— INSTRUCTION —
Every line below that holds the string "parts" should be copied out.

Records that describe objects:
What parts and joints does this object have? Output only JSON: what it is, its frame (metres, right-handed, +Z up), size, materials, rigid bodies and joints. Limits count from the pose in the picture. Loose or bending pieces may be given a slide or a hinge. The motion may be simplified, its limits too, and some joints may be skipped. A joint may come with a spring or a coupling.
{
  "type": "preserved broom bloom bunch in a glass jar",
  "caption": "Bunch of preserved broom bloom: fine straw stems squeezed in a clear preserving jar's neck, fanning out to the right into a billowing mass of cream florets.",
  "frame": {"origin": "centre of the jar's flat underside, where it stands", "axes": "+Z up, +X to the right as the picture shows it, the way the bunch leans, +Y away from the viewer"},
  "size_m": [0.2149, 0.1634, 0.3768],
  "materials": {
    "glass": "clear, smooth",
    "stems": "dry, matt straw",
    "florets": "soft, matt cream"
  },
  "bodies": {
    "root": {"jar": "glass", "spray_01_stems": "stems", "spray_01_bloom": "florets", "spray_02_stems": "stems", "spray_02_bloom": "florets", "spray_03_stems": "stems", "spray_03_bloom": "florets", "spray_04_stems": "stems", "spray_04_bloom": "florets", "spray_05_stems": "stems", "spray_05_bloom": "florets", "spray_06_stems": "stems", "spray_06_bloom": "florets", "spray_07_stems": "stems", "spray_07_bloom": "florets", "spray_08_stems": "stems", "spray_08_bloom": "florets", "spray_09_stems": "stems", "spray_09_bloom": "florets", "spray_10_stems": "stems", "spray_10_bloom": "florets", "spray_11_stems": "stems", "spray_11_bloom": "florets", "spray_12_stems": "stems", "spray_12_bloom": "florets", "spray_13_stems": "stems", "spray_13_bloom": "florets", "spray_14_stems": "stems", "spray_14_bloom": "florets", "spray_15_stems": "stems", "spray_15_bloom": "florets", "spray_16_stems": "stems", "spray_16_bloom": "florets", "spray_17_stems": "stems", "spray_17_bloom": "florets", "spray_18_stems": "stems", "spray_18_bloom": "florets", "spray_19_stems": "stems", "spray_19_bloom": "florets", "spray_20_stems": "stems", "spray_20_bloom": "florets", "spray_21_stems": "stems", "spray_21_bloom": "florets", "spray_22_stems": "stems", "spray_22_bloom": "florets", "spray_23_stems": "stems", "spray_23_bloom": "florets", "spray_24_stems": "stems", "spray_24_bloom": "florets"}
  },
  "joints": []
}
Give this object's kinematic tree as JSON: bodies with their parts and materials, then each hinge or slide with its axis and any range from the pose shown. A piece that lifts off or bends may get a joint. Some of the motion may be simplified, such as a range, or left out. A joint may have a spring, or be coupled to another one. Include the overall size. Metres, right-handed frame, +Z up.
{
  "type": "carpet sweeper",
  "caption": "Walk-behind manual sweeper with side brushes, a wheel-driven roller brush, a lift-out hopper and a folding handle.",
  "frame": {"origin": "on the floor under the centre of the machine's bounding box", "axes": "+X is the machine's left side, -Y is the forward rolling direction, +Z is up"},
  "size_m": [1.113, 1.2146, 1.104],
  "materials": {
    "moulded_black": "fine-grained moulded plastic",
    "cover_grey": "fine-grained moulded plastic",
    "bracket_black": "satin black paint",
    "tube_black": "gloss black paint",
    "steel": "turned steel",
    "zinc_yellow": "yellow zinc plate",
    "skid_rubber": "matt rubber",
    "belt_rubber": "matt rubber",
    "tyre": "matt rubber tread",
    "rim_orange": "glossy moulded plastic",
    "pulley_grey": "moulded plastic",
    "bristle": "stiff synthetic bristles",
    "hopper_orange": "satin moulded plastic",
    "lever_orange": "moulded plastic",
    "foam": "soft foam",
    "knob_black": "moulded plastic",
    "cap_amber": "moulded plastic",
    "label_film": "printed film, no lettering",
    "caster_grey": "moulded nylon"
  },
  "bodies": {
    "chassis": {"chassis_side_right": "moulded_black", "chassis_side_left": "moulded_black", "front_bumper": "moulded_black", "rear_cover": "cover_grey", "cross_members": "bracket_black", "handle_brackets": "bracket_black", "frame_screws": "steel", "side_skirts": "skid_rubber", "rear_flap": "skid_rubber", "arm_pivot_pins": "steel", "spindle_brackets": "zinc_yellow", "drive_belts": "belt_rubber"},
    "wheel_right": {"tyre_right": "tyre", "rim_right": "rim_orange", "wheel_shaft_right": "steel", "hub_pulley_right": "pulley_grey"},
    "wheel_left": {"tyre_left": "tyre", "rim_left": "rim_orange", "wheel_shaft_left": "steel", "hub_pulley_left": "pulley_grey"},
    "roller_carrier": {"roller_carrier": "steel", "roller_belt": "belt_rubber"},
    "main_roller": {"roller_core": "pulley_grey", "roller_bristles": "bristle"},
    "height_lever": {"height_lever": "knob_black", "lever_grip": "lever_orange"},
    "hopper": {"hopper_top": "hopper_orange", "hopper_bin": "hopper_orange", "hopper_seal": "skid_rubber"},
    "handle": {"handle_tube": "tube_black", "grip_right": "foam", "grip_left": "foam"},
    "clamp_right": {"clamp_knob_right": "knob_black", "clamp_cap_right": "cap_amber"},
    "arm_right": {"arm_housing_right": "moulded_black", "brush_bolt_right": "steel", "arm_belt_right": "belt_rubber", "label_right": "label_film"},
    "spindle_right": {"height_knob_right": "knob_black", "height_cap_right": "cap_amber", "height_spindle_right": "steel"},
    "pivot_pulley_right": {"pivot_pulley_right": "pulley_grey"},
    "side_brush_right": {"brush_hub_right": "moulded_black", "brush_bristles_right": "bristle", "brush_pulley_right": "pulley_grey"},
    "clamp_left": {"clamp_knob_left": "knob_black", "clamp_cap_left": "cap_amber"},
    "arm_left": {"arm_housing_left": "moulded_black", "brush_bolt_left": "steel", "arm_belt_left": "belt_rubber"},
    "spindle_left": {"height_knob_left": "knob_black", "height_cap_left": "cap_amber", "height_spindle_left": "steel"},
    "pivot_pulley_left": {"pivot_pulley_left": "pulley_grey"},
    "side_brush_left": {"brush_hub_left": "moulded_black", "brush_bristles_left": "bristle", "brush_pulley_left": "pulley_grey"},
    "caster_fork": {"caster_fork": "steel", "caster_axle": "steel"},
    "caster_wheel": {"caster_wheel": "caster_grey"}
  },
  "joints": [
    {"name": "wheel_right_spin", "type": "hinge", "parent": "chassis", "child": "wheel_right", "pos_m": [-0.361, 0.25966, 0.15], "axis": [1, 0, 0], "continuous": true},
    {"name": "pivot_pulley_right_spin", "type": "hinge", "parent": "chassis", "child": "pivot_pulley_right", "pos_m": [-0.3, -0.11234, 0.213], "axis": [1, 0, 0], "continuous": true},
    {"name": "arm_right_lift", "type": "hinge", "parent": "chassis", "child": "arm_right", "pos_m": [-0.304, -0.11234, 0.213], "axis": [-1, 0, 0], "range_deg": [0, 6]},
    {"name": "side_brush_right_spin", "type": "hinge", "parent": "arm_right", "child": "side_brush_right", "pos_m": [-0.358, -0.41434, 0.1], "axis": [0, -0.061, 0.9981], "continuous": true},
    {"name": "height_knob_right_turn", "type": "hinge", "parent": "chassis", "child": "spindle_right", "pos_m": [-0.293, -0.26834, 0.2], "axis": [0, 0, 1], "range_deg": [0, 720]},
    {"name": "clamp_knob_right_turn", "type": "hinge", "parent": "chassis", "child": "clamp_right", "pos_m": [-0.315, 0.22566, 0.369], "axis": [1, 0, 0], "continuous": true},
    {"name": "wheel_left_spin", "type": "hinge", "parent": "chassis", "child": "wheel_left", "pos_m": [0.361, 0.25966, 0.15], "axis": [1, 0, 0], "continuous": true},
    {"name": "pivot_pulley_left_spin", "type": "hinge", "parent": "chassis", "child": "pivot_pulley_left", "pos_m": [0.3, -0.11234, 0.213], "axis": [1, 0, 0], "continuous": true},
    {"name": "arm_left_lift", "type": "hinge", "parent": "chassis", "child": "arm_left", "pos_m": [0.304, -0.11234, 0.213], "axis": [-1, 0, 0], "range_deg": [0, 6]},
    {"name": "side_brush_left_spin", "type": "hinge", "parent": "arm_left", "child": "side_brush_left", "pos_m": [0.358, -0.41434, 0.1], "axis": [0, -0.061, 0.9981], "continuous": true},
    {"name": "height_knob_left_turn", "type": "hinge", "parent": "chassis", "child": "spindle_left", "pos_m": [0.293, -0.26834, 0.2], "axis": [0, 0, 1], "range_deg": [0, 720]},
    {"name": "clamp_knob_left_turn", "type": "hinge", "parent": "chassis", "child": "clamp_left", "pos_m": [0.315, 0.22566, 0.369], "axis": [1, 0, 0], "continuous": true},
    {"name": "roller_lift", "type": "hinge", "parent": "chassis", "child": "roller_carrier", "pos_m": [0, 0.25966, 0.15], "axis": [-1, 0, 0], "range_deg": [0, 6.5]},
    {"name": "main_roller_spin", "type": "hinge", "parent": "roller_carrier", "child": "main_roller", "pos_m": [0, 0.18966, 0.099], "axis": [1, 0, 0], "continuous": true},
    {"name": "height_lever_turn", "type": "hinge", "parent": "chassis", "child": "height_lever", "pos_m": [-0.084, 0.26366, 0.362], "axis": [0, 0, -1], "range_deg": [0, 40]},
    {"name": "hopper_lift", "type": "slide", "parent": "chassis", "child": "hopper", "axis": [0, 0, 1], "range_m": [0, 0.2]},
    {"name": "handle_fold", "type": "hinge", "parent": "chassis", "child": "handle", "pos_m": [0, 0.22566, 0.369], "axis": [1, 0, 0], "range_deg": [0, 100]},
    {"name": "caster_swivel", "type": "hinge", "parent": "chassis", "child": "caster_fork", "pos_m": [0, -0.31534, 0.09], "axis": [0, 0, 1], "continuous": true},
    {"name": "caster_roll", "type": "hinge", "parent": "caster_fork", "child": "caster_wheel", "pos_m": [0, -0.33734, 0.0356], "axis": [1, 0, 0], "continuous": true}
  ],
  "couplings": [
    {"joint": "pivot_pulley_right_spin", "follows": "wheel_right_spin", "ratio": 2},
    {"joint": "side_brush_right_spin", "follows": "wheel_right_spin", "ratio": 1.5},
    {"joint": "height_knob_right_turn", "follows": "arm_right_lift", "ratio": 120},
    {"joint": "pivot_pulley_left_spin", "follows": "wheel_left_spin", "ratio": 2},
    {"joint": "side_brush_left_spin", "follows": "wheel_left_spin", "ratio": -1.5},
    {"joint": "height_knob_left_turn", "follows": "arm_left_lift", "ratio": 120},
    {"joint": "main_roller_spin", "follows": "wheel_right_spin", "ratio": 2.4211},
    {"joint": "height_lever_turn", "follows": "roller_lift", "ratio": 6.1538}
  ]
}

— RESPONSE TO THE EXERCISE —
What parts and joints does this object have? Output only JSON: what it is, its frame (metres, right-handed, +Z up), size, materials, rigid bodies and joints. Limits count from the pose in the picture. Loose or bending pieces may be given a slide or a hinge. The motion may be simplified, its limits too, and some joints may be skipped. A joint may come with a spring or a coupling.
Give this object's kinematic tree as JSON: bodies with their parts and materials, then each hinge or slide with its axis and any range from the pose shown. A piece that lifts off or bends may get a joint. Some of the motion may be simplified, such as a range, or left out. A joint may have a spring, or be coupled to another one. Include the overall size. Metres, right-handed frame, +Z up.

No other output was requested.